Which Carriers Write New Policies for This Combination

Non-standard carriers dominate new business for drivers combining recent violations with coverage gaps. Dairyland, The General, Bristol West, and National General actively write this market in New York and quote online or through independent agents. These carriers expect points and gaps in their applicant pool and price them into their standard underwriting tiers rather than declining the application. Preferred carriers like GEICO, Progressive, and Liberty Mutual occasionally write this combination for drivers with strong credit scores and no prior at-fault accidents, but typically route these applications to their non-standard subsidiaries. Progressive's non-standard line prices lapse-plus-violation combinations higher than its preferred tier but lower than dedicated non-standard carriers in many cases. GEICO refers declined applicants to Homesite or other partner carriers rather than writing the policy directly. Independent agents who represent multiple non-standard carriers can compare quotes across Dairyland, Bristol West, and National General in one session, often finding 15-25% variation between carriers for identical coverage. Captive agents tied to a single preferred carrier cannot write non-standard business and will refer you to a competitor or decline the application entirely.

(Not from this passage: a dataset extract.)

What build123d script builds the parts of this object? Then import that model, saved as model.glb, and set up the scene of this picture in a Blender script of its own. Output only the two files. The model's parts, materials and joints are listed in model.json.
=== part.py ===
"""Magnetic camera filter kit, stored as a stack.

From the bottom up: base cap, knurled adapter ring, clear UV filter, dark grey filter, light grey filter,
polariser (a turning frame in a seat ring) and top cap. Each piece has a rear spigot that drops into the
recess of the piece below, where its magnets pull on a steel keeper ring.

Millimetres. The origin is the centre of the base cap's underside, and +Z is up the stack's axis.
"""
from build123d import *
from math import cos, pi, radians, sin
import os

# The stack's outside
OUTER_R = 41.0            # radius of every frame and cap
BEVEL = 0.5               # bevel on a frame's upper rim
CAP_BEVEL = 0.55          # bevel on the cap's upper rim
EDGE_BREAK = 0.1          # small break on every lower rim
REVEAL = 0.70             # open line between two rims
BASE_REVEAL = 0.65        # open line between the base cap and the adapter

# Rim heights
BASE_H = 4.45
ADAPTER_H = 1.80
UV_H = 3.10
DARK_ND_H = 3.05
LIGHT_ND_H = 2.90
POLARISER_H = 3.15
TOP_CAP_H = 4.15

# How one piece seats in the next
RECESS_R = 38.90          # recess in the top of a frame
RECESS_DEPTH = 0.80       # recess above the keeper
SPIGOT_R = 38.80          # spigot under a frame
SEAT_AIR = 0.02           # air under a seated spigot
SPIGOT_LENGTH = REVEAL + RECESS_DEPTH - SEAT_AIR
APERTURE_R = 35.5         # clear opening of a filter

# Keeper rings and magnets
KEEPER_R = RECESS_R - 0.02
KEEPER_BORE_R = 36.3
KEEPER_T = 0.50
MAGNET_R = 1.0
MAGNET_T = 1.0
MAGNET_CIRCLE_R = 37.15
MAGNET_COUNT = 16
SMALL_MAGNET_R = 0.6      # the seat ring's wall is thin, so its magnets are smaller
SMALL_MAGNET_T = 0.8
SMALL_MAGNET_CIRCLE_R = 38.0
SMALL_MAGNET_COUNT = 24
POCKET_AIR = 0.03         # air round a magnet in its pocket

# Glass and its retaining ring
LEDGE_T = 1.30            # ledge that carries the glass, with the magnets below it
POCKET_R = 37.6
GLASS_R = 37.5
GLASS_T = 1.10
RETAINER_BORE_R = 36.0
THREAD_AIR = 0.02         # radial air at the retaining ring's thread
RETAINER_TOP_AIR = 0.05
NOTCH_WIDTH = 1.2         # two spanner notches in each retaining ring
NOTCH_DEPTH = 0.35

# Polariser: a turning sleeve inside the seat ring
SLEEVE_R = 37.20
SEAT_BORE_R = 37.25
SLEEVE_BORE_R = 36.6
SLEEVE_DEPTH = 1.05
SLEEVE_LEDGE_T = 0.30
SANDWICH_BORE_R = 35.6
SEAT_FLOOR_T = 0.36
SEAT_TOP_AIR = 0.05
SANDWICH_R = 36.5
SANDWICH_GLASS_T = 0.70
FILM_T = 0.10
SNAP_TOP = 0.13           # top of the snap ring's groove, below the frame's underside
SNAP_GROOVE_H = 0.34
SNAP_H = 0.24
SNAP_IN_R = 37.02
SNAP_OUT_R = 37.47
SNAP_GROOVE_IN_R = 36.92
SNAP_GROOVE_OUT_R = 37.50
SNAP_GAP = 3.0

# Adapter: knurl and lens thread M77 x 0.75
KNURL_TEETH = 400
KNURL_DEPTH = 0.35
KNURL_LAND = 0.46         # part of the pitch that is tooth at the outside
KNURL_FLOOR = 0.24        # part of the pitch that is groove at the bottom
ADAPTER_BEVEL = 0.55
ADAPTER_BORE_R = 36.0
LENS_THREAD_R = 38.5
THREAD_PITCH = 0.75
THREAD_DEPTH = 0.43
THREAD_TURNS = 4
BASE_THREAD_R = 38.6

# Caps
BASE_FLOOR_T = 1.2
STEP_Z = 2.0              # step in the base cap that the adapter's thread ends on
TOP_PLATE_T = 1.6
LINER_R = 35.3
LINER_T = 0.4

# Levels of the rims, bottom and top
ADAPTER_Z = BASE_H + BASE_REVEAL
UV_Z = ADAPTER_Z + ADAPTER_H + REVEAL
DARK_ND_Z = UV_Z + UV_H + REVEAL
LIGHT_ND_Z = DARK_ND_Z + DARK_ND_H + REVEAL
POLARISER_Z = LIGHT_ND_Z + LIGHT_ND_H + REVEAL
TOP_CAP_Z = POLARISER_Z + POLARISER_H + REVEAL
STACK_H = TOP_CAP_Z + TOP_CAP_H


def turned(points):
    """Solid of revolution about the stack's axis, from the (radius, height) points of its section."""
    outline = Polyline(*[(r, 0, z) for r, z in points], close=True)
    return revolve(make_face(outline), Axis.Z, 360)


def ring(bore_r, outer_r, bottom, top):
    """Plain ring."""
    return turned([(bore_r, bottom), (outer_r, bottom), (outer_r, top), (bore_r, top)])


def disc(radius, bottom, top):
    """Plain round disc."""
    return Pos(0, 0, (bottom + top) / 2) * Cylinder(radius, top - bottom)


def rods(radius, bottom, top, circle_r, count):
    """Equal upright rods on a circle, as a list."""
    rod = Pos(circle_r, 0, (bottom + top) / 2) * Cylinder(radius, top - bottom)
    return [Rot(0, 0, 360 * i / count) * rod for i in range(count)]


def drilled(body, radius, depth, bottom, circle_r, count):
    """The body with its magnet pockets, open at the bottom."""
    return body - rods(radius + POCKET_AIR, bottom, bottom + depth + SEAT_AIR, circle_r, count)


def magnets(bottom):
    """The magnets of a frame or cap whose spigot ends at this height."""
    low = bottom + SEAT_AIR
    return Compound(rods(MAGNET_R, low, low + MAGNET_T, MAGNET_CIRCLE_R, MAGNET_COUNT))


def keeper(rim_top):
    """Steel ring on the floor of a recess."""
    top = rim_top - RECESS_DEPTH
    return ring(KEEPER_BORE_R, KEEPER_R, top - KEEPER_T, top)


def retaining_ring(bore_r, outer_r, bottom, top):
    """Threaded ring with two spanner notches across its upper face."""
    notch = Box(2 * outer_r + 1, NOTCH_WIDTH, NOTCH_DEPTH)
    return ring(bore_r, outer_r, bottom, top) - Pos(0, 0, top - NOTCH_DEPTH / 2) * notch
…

What You Can Do Right Now to Lower Your Rate

Purchase coverage immediately to stop the lapse clock from extending further. Every additional day uninsured lengthens the gap carriers see on your record, and New York assesses civil penalties of $8-12 per day for uninsured operation if you registered a vehicle during the lapse period. Starting a policy today ends both exposures. Request quotes from at least three non-standard carriers or independent agents who write this market. Monthly premiums for 25/50/10 liability after a 3-point ticket and lapse typically range from $180 to $280 in New York, but individual quotes vary by ZIP code, age, vehicle, and credit tier. The lowest quote often comes from a carrier you have not heard of, and brand recognition does not correlate with price in the non-standard market. Maintain continuous coverage without any lapse for the next 36 months. At the three-year mark, the lapse penalty expires and you become eligible for standard-tier pricing again, assuming no new violations. Drivers who stay claim-free and violation-free for three years after a ticket-plus-lapse combination often see their rates drop 40-60% when they re-shop at the preferred tier. Set a calendar reminder for 34 months from your policy start date to begin requesting preferred-tier quotes before your current policy renews.

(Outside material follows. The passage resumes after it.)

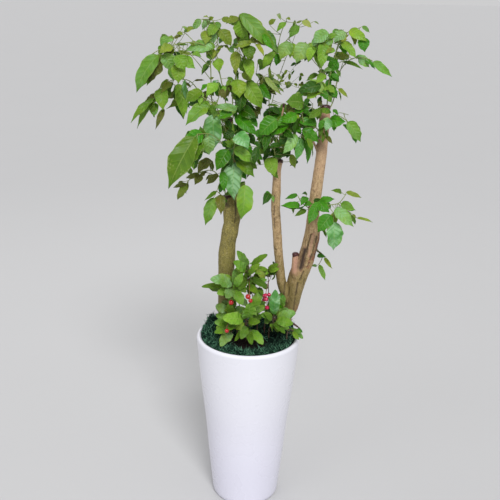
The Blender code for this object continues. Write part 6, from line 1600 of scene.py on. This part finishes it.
def filling(name, stalks, leaves, chance):
    """More leaves behind a shoot's own, so that its crown is as dense as in the photo."""
    lines = [points for points, _ in stalks]
    middle = sum((Vector(flat(leaf[2])) for leaf in leaves), Vector()) / len(leaves)
    wanted = round(len(leaves) * FILL_SHARE.get(name, USUAL_FILL))
    ribs = [[flat(leaf[1])[:2], flat(leaf[2])[:2]] for leaf in leaves]
    result = []
    for _ in range(FILL_TRIES * wanted):
        _, base, tip, width, roll, _ = chance.choice(leaves)
        near, far = Vector(flat(base)), Vector(flat(tip))
        depth = near.z + chance.uniform(*FILL_BEHIND)
        start = near + Vector((chance.gauss(0, FILL_SPREAD), chance.gauss(0, FILL_SPREAD), 0))
        turn = Matrix.Rotation(math.radians(chance.gauss(0, FILL_TURN)), 3, "Z")
        run = turn @ Vector((far.x - near.x, far.y - near.y, 0))
        end = start + run * chance.uniform(*FILL_LENGTHS)
        end = end.lerp(middle, FILL_INWARD)
        if min(distance_to_line(end.x, end.y, rib) for rib in ribs) > FILL_REACH:
            continue
        low = seen(start.x, start.y, depth)
        high = seen(end.x, end.y, depth + chance.uniform(*FILL_LEAN))
        length = (high - low).length
        place = best_root(lines, low, high)
        if (low - place).length > FILL_STALK or length < FILL_SHORTEST:
            continue
        if not clear_of_wood([low, low.lerp(high, 0.5), high]):
            continue
        size = min(width, length * chance.uniform(*FILL_SLIM))
        letter = chance.choice(TINTS[name] + FILL_LETTERS)
        result.append((place, low, high, size, roll + chance.gauss(0, FILL_ROLL), letter))
        if len(result) == wanted:
            break
    return result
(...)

When Points Trigger License Suspension in New York

New York suspends licenses at 11 points within 18 months, but a single 3-point speeding ticket leaves you 8 points below that threshold. A second speeding ticket of the same severity within 18 months brings your total to 6 points, still 5 points short of suspension. Suspension becomes a realistic risk at three or more violations within the same 18-month window, or one high-point violation like reckless driving (5 points) combined with a speeding ticket. Drivers who accumulate 6 points or more within 18 months pay the Driver Responsibility Assessment, a $300 DMV fee charged in addition to insurance rate increases. This fee does not suspend your license but must be paid within 30 days of the notice to avoid suspension for non-payment. The assessment applies even if your points came from a single 6-point violation. New York does not offer restricted licenses for point-based suspensions in most cases. If you cross the 11-point threshold, your license suspends entirely until the point total drops below 11 as older violations age past their 18-month calculation window. You cannot drive legally during this suspension period, and driving on a suspended license adds 3 more points plus criminal penalties when convicted.

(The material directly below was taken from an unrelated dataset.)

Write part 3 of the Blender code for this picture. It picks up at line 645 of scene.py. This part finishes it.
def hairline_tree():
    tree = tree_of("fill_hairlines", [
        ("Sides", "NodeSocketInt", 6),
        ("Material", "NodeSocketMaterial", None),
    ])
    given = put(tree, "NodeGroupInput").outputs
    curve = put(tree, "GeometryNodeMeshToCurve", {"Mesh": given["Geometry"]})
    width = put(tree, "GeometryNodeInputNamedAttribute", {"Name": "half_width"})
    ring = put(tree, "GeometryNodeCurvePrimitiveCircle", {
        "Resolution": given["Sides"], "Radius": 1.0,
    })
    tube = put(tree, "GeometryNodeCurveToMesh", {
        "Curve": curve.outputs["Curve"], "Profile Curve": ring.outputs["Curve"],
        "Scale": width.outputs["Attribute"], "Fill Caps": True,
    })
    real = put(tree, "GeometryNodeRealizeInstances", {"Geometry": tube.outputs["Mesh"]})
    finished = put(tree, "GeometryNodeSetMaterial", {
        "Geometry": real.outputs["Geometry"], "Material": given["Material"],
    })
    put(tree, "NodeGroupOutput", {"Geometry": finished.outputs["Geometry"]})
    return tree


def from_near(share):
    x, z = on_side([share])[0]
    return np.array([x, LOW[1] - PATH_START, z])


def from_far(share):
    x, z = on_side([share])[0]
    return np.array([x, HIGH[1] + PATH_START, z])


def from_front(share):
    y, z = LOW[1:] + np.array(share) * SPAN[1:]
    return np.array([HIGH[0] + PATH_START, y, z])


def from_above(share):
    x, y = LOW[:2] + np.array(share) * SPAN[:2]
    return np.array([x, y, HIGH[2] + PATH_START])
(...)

How This Affects Your Costs Over the Next Three Years

A driver paying $140/month for preferred-tier liability coverage before the ticket and lapse would typically face $240-280/month at a non-standard carrier for the same 25/50/10 limits once both penalties apply. That $100-140 monthly increase costs $3,600-5,040 over three years compared to the pre-violation rate. At the 36-month mark, when both the lapse penalty and violation surcharge expire, rates drop to near-preferred levels if no new violations occurred. The same driver re-shopping at month 34 with three years of continuous coverage and no new tickets often qualifies for $150-170/month at standard carriers, recovering most of the penalty-driven increase. The total three-year cost of the ticket-plus-lapse combination typically ranges from $3,600 to $5,000 in added premiums compared to maintaining clean continuous coverage. Drivers who add a second violation during the penalty period reset the surcharge clock and often see rates increase another 20-30% on top of the existing penalties. A third ticket within three years can push monthly costs above $350 for minimum liability limits and trigger non-renewal from even non-standard carriers.